### RECORDED DATA
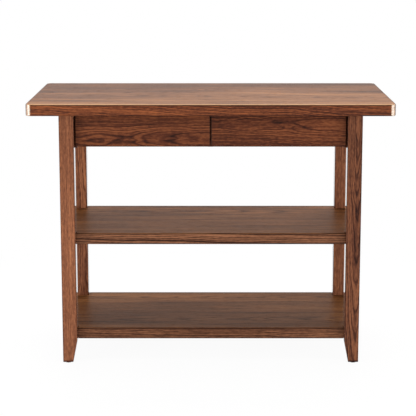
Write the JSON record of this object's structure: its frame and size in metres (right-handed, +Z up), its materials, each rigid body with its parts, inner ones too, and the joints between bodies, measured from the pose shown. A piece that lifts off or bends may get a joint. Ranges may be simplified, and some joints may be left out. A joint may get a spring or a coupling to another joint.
{
  "type": "kitchen island",
  "caption": "Wooden kitchen island: thick rounded worktop, drawers that slide out under it, and open shelves notched round legs that narrow at the feet.",
  "frame": {"origin": "on the floor, under the middle of the tabletop", "axes": "+X to the right along the front, +Y from the front to the back, +Z up"},
  "size_m": [1.22, 0.61, 0.906],
  "materials": {
    "oak_top": "walnut stain, satin lacquer",
    "oak_leg": "walnut stain, satin lacquer",
    "oak_rail": "walnut stain, satin lacquer",
    "oak_front": "walnut stain, satin lacquer",
    "oak_shelf": "walnut stain, satin lacquer",
    "drawer_wood": "clear matt lacquer",
    "beech": "bare",
    "black_steel": "black coat",
    "bright_steel": "zinc plated",
    "nylon": "matt"
  },
  "bodies": {
    "island_frame": {"tabletop": "oak_top", "leg_front_left": "oak_leg", "leg_front_right": "oak_leg", "leg_back_left": "oak_leg", "leg_back_right": "oak_leg", "side_rail_left": "oak_rail", "side_rail_right": "oak_rail", "back_rail": "oak_rail", "front_top_rail": "oak_rail", "centre_divider": "oak_rail", "middle_shelf": "oak_shelf", "lower_shelf": "oak_shelf", "foot_glides": "nylon", "frame_dowels": "beech", "cam_bolts": "bright_steel", "cam_locks": "bright_steel", "top_brackets": "bright_steel", "bracket_screws": "bright_steel", "top_screws": "bright_steel", "slide_screws": "bright_steel", "left_outer_slide_cabinet": "black_steel", "left_inner_slide_cabinet": "black_steel", "right_outer_slide_cabinet": "black_steel", "right_inner_slide_cabinet": "black_steel"},
    "left_drawer": {"left_drawer_front": "oak_front", "left_drawer_side_outer": "drawer_wood", "left_drawer_side_inner": "drawer_wood", "left_drawer_back": "drawer_wood", "left_drawer_bottom": "drawer_wood", "left_drawer_dowels": "beech", "left_drawer_screws": "bright_steel", "left_outer_slide_drawer": "black_steel", "left_inner_slide_drawer": "black_steel"},
    "right_drawer": {"right_drawer_front": "oak_front", "right_drawer_side_outer": "drawer_wood", "right_drawer_side_inner": "drawer_wood", "right_drawer_back": "drawer_wood", "right_drawer_bottom": "drawer_wood", "right_drawer_dowels": "beech", "right_drawer_screws": "bright_steel", "right_outer_slide_drawer": "black_steel", "right_inner_slide_drawer": "black_steel"},
    "left_slide_middles": {"left_outer_slide_middle": "black_steel", "left_inner_slide_middle": "black_steel"},
    "right_slide_middles": {"right_outer_slide_middle": "black_steel", "right_inner_slide_middle": "black_steel"}
  },
  "joints": [
    {"name": "left_drawer_pull", "type": "slide", "parent": "island_frame", "child": "left_drawer", "axis": [0, -1, 0], "range_m": [0, 0.38]},
    {"name": "left_slide_extend", "type": "slide", "parent": "island_frame", "child": "left_slide_middles", "axis": [0, -1, 0], "range_m": [0, 0.19]},
    {"name": "right_drawer_pull", "type": "slide", "parent": "island_frame", "child": "right_drawer", "axis": [0, -1, 0], "range_m": [0, 0.38]},
    {"name": "right_slide_extend", "type": "slide", "parent": "island_frame", "child": "right_slide_middles", "axis": [0, -1, 0], "range_m": [0, 0.19]}
  ],
  "couplings": [
    {"joint": "left_slide_extend", "follows": "left_drawer_pull", "ratio": 0.5},
    {"joint": "right_slide_extend", "follows": "right_drawer_pull", "ratio": 0.5}
  ]
}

### EXERCISE OBJECTIVE
Please reproduce each line exactly as written.

### REPLY TO THE EXERCISE
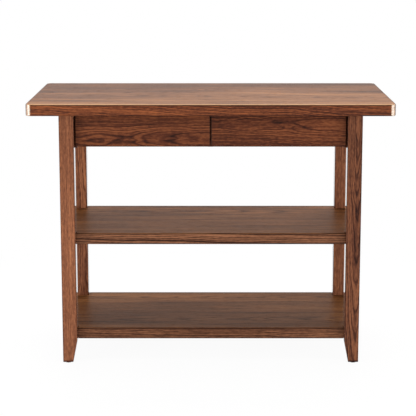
Write the JSON record of this object's structure: its frame and size in metres (right-handed, +Z up), its materials, each rigid body with its parts, inner ones too, and the joints between bodies, measured from the pose shown. A piece that lifts off or bends may get a joint. Ranges may be simplified, and some joints may be left out. A joint may get a spring or a coupling to another joint.
{
  "type": "kitchen island",
  "caption": "Wooden kitchen island: thick rounded worktop, drawers that slide out under it, and open shelves notched round legs that narrow at the feet.",
  "frame": {"origin": "on the floor, under the middle of the tabletop", "axes": "+X to the right along the front, +Y from the front to the back, +Z up"},
  "size_m": [1.22, 0.61, 0.906],
  "materials": {
    "oak_top": "walnut stain, satin lacquer",
    "oak_leg": "walnut stain, satin lacquer",
    "oak_rail": "walnut stain, satin lacquer",
    "oak_front": "walnut stain, satin lacquer",
    "oak_shelf": "walnut stain, satin lacquer",
    "drawer_wood": "clear matt lacquer",
    "beech": "bare",
    "black_steel": "black coat",
    "bright_steel": "zinc plated",
    "nylon": "matt"
  },
  "bodies": {
    "island_frame": {"tabletop": "oak_top", "leg_front_left": "oak_leg", "leg_front_right": "oak_leg", "leg_back_left": "oak_leg", "leg_back_right": "oak_leg", "side_rail_left": "oak_rail", "side_rail_right": "oak_rail", "back_rail": "oak_rail", "front_top_rail": "oak_rail", "centre_divider": "oak_rail", "middle_shelf": "oak_shelf", "lower_shelf": "oak_shelf", "foot_glides": "nylon", "frame_dowels": "beech", "cam_bolts": "bright_steel", "cam_locks": "bright_steel", "top_brackets": "bright_steel", "bracket_screws": "bright_steel", "top_screws": "bright_steel", "slide_screws": "bright_steel", "left_outer_slide_cabinet": "black_steel", "left_inner_slide_cabinet": "black_steel", "right_outer_slide_cabinet": "black_steel", "right_inner_slide_cabinet": "black_steel"},
    "left_drawer": {"left_drawer_front": "oak_front", "left_drawer_side_outer": "drawer_wood", "left_drawer_side_inner": "drawer_wood", "left_drawer_back": "drawer_wood", "left_drawer_bottom": "drawer_wood", "left_drawer_dowels": "beech", "left_drawer_screws": "bright_steel", "left_outer_slide_drawer": "black_steel", "left_inner_slide_drawer": "black_steel"},
    "right_drawer": {"right_drawer_front": "oak_front", "right_drawer_side_outer": "drawer_wood", "right_drawer_side_inner": "drawer_wood", "right_drawer_back": "drawer_wood", "right_drawer_bottom": "drawer_wood", "right_drawer_dowels": "beech", "right_drawer_screws": "bright_steel", "right_outer_slide_drawer": "black_steel", "right_inner_slide_drawer": "black_steel"},
    "left_slide_middles": {"left_outer_slide_middle": "black_steel", "left_inner_slide_middle": "black_steel"},
    "right_slide_middles": {"right_outer_slide_middle": "black_steel", "right_inner_slide_middle": "black_steel"}
  },
  "joints": [
    {"name": "left_drawer_pull", "type": "slide", "parent": "island_frame", "child": "left_drawer", "axis": [0, -1, 0], "range_m": [0, 0.38]},
    {"name": "left_slide_extend", "type": "slide", "parent": "island_frame", "child": "left_slide_middles", "axis": [0, -1, 0], "range_m": [0, 0.19]},
    {"name": "right_drawer_pull", "type": "slide", "parent": "island_frame", "child": "right_drawer", "axis": [0, -1, 0], "range_m": [0, 0.38]},
    {"name": "right_slide_extend", "type": "slide", "parent": "island_frame", "child": "right_slide_middles", "axis": [0, -1, 0], "range_m": [0, 0.19]}
  ],
  "couplings": [
    {"joint": "left_slide_extend", "follows": "left_drawer_pull", "ratio": 0.5},
    {"joint": "right_slide_extend", "follows": "right_drawer_pull", "ratio": 0.5}
  ]
}